If you like lively, fruit-forward flavors → African coffees often shine.
Single-Origin vs Blend
- Single-origin: Coffee from one place. Unique, distinctive flavors.
- Blend: Beans from multiple regions. Designed for balance and consistency.
Single-origin = exploration.
Blends = reliable everyday drinking.
Roast Level — Light, Medium, or Dark
Roast level affects both flavor and brewing behavior.
| Roast | What to Expect |
|---|---|
| Light Roast | Brighter acidity, more origin character, lighter body |
| Medium Roast | Balanced, versatile, crowd-pleasing |
| Dark Roast | Bold, smoky, less acidity, heavier body |
Contrary to popular belief, dark roast doesn’t automatically mean “stronger caffeine.” It mostly means a roastier flavor profile.

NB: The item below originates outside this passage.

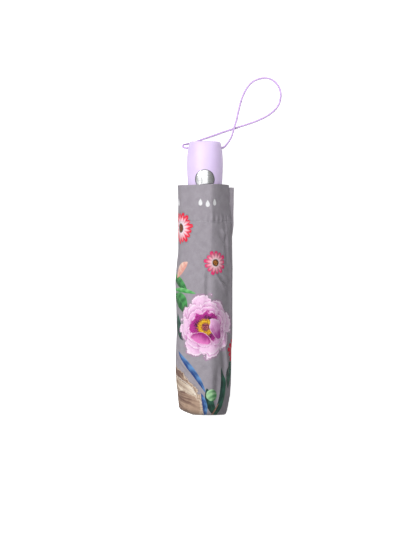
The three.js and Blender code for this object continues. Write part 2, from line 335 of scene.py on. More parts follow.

Processing Method — A Hidden Flavor Driver
This part is often overlooked, but it’s huge.
Washed (Wet Process)
- Cleaner taste
- Brighter, crisper acidity
- More clarity in flavors
Natural (Dry Process)
- Fruitier
- Sweeter
- Fuller body
Honey Process
Somewhere in between — balanced sweetness with some clarity.

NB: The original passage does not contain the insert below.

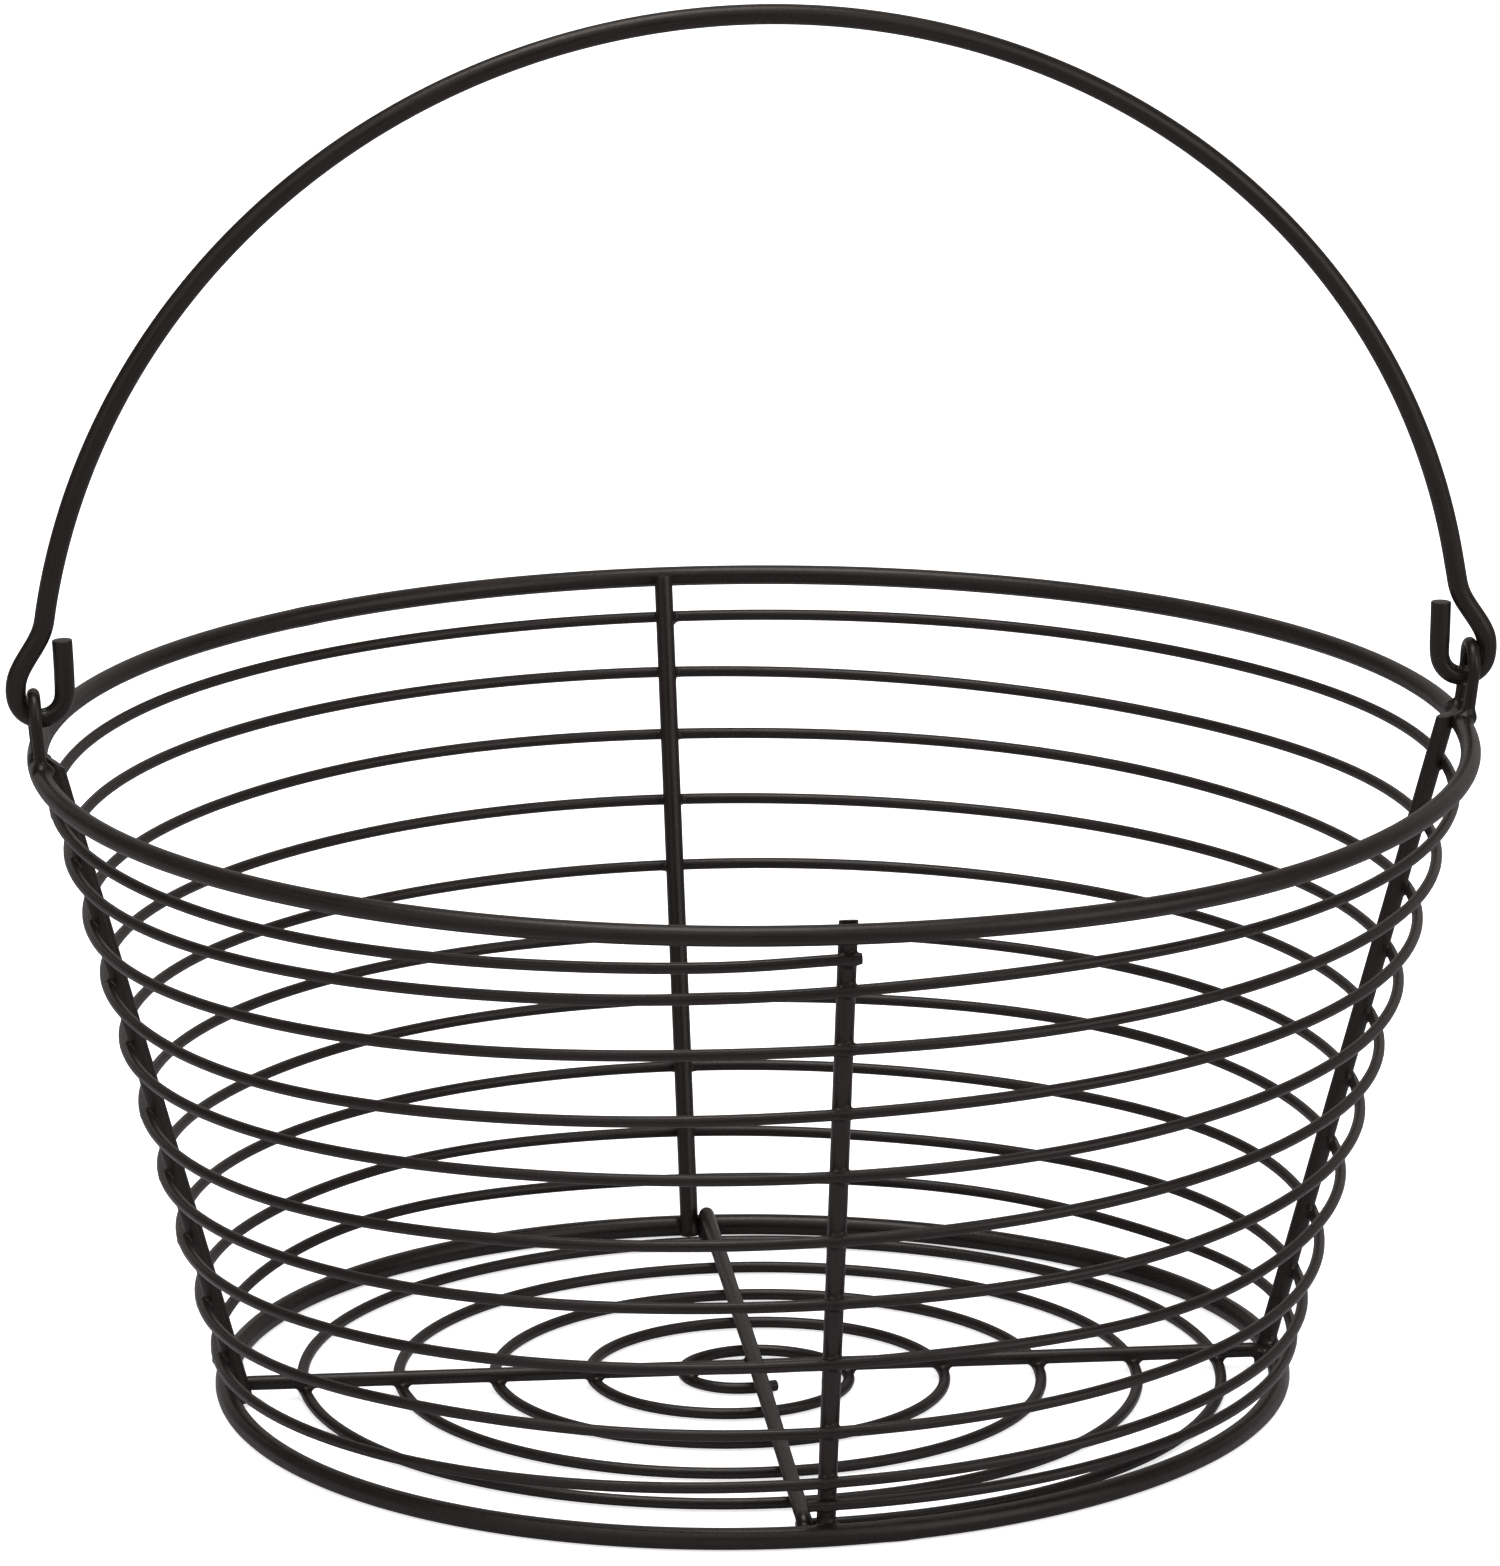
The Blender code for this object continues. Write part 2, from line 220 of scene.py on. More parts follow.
def resample(points, spacing):
    """Even steps along a polyline, through a smooth curve's fine samples."""
    lengths = np.r_[0, np.cumsum(np.linalg.norm(np.diff(points, axis=0), axis=1))]
    count = max(int(round(lengths[-1] / spacing)), 2)
    stations = np.linspace(0, lengths[-1], count + 1)
    return np.stack([np.interp(stations, lengths, points[:, i]) for i in range(3)], -1)


def wall_line():
    """The uprights' radius at the foot ring's height, and its slope up the wall,
    so that they clear the foot ring and the rim by the weld gap."""
    slope = (RIM_RADIUS - BASE_RADIUS) / (RIM_HEIGHT - BASE_HEIGHT)
    for _ in range(8):
        lean = math.cos(math.atan(slope))
        low = BASE_RADIUS - (BASE_WIRE + UPRIGHT_WIRE + WELD_GAP) / lean
        high = RIM_RADIUS - (RIM_WIRE + UPRIGHT_WIRE + WELD_GAP) / lean
        slope = (high - low) / (RIM_HEIGHT - BASE_HEIGHT)
    return low, slope


WALL_LOW, WALL_SLOPE = wall_line()
WALL_LEAN = math.cos(math.atan(WALL_SLOPE))


def upright_radius(z):
    return WALL_LOW + WALL_SLOPE * (z - BASE_HEIGHT)


def side_radius(z):
    return upright_radius(z) + (UPRIGHT_WIRE + SIDE_WIRE + WELD_GAP) / WALL_LEAN


def coil_radius(z):
    return side_radius(z) + SIDE_FULL - SIDE_TAPER * z / SIDE_START_Z


def lean_x(z):
    return WALL_LEAN_X * np.clip(z / RIM_HEIGHT, 0, 2) ** 0.8


def ease_in(turn, start, ease):
    return ease * np.log1p(np.exp((turn - start) / ease))


def side_height(turn):
    drop = SIDE_PITCH * (ease_in(turn, SIDE_HUG_TURNS, SIDE_HUG_EASE)
                         - ease_in(0.0, SIDE_HUG_TURNS, SIDE_HUG_EASE))
    close = SIDE_CLOSE_RATE * ease_in(turn, SIDE_CLOSE_TURN, SIDE_CLOSE_EASE)
    slack = SIDE_SLACK * np.exp(-0.5 * ((turn - SIDE_SLACK_TURN) / SIDE_SLACK_SPREAD) ** 2)
    angle = TAU * turn
    uneven = sum(sag * np.exp(-((turn - at) / spread) ** 2) for at, sag, spread in SIDE_UNEVEN)
    return (SIDE_START_Z - drop + close - slack - uneven
            - SIDE_ASKEW * np.sin(angle) - SIDE_NOD * np.cos(angle))


def spring(turn, phase):
    """A coil is never quite even between the quarter turns, where it is held."""
    between = np.sin(TAU * turn) ** 2 * np.cos(TAU * turn) ** 2 * 4
    return between * (np.sin(TAU * 0.73 * turn + phase)
                      + 0.6 * np.sin(TAU * 2.31 * turn + 2.1 * phase))


def side_points():
    """From below the rim at the front down to the foot, clockwise seen from above."""
    start = -SIDE_START_STUB / (TAU * side_radius(SIDE_START_Z))
    end_z = side_height(float(SIDE_TURNS))
    end = SIDE_TURNS + SIDE_END_STUB / (TAU * side_radius(end_z))
    turn = np.linspace(start, end, int((end - start) * SIDE_STEPS))
    z = side_height(turn)
    radius = coil_radius(z) + 0.00016 * spring(turn, phase=0.7)
    z = z + 0.00013 * spring(turn, phase=2.4)
    return polar_points(radius, FRONT - TAU * turn, z, centre=(lean_x(z), 0.0))


def side_point(turn):
    """Where the side coil is welded, without its spring."""
    z = float(side_height(float(turn)))
    return coil_radius(z) * outward_at(FRONT - TAU * turn) + np.array([lean_x(z), 0.0, z])


def floor_points():
    turn = np.linspace(FLOOR_START_TURN, FLOOR_END_TURN,
                       int((FLOOR_END_TURN - FLOOR_START_TURN) * FLOOR_STEPS))
    radius = (FLOOR_INNER + FLOOR_PITCH * turn
              + FLOOR_START_EXTRA * np.exp(-(turn - FLOOR_START_TURN) / FLOOR_START_DECAY)
              - FLOOR_CLOSE_RATE * np.clip(turn - FLOOR_CLOSE_TURN, 0, None) ** 2
              + 0.00018 * spring(turn, phase=1.3))
    return polar_points(radius, FRONT - TAU * turn, FLOOR_HEIGHT, FLOOR_CENTRE)


def rim_points(steps):
    """Slightly oval, and pressed down a little to the right of the front upright."""
    angle = ring_angles(steps)
    radius = RIM_RADIUS - RIM_OVAL * np.cos(2 * angle)
    dip = RIM_DIP * np.exp(-(angle_gap(angle, RIM_DIP_AT) / RIM_DIP_SPREAD) ** 2)
    return polar_points(radius, angle, RIM_HEIGHT - dip, centre=(RIM_CENTRE_X, 0.0))


def foot_radius(angle):
    return BASE_RADIUS + sum(cosine * np.cos(order * angle) + sine * np.sin(order * angle)
                             for order, cosine, sine in FOOT_OUT_OF_ROUND)


def foot_points(steps):
    """Sprung out of round where the uprights and the bars pull on it."""
    angle = ring_angles(steps)
    return polar_points(foot_radius(angle), angle, BASE_WIRE + COAT)


def upright_points(name, azimuth):
    z = np.linspace(UPRIGHT_FOOT_Z, UPRIGHT_TOP_Z - UPRIGHT_SHORT, 90)
    share = (z - z[0]) / (z[-1] - z[0])
    low_side, top_side, low_out, top_out = UPRIGHT_SET[name]
    sink = UPRIGHT_SINK_LOW + (UPRIGHT_SINK_TOP - UPRIGHT_SINK_LOW) * (z / RIM_HEIGHT)
    radius = upright_radius(z) + UPRIGHT_SINK_LOW + (sink - UPRIGHT_SINK_LOW)
    radius = radius + low_out + (top_out - low_out) * share
    side = low_side + (top_side - low_side) * share
    x, y = radius * math.cos(azimuth), radius * math.sin(azimuth)
    if name in ("front", "back"):
        x = x + side
    else:
        y = y + side
    return np.stack([x, y, z], -1)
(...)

If you see “natural” and love berry-like or winey notes, that’s a good sign.
Flavor Notes — Not Added, Just Described
When a bag says chocolate, berry, citrus, those aren’t added flavors. They describe natural taste characteristics that come from the bean’s origin, variety, and processing.
How to use flavor notes:
- Love dark chocolate? → Look for cocoa, nutty, caramel notes.
- Like fruity desserts? → Try coffees with berry or citrus notes.
It’s like choosing food — go with what you already enjoy.
Freshness — One of the Most Important Details
Roast Date vs “Best By” Date
The roast date is what matters. Coffee tastes best within a few weeks of roasting. “Best by” dates are often far less helpful.
Whole Bean vs Ground
Whole beans stay fresh longer. Grinding right before brewing preserves aroma and flavor.
Grind Type & Brewing Compatibility
Some labels mention grind or brew method suggestions.
| Brew Method | Grind Size |
|---|---|
| Espresso | Fine |
| Drip / Pour-over | Medium |
| French Press | Coarse |
Matching grind size to your brewing method makes a massive difference in taste and extraction.
Certifications You Might See
| Label | What It Means |
|---|---|
| Organic | Grown without synthetic pesticides |
| Fair Trade | Focus on ethical sourcing |
| Rainforest Alliance | Sustainability and environmental standards |
These don’t directly tell you flavor — but they may matter for your values.
Quick Decision Guide — What Should You Choose?
| If you like… | Look for this |
|---|---|
| Smooth, chocolatey coffee | Latin America + Medium/Dark roast |
| Bright, fruity flavors | African origin + Light roast |
| Bold, heavy taste | Dark roast + Asia-Pacific |
| Balanced daily coffee | Medium roast + Blend |
Coffee Label Myths — What Most People Get Wrong
| Myth | Reality |
|---|---|
| Dark roast has more caffeine | Light roast often has slightly more |
| Flavor notes mean added flavor | They describe natural taste |
| “Strong” = darker roast | Strength often refers to brew concentration |
| Expensive coffee is always better | Freshness and roast matter more |
A Coffee Label, Decoded
Front of Bag:
- Origin
- Roast level
- Brand
Back of Bag:
- Flavor notes
- Processing method
- Roast date
- Brewing suggestions
Once you know this layout, reading labels becomes second nature.
Why This Matters Even More When You Brew at Home
When you make coffee at home, label information becomes more powerful:
- Roast level affects extraction speed
- Processing influences acidity and sweetness
- Grind size determines how well your machine performs
With a consistent home brewing setup — whether drip, capsule, or espresso — you can actually taste these differences clearly and dial in what you love.
Final Thoughts — Coffee Labels Are Flavor Maps
The more you understand labels, the less coffee feels random. Instead of hoping you’ll like a bag, you start choosing with confidence.
And when your daily cup is something you truly picked — not just grabbed — even an ordinary morning can feel a little more intentional.
FAQs
What does “single origin” mean?
Coffee sourced from one specific region or farm.
Is dark roast stronger?
It tastes bolder, but not necessarily higher in caffeine.
Does coffee go bad after the roast date?
It doesn’t spoil quickly, but flavor fades over time.
Are flavor notes artificial?
No, they describe naturally occurring taste characteristics.
Should I buy whole bean or ground coffee?
Whole bean stays fresher longer and offers better flavor control.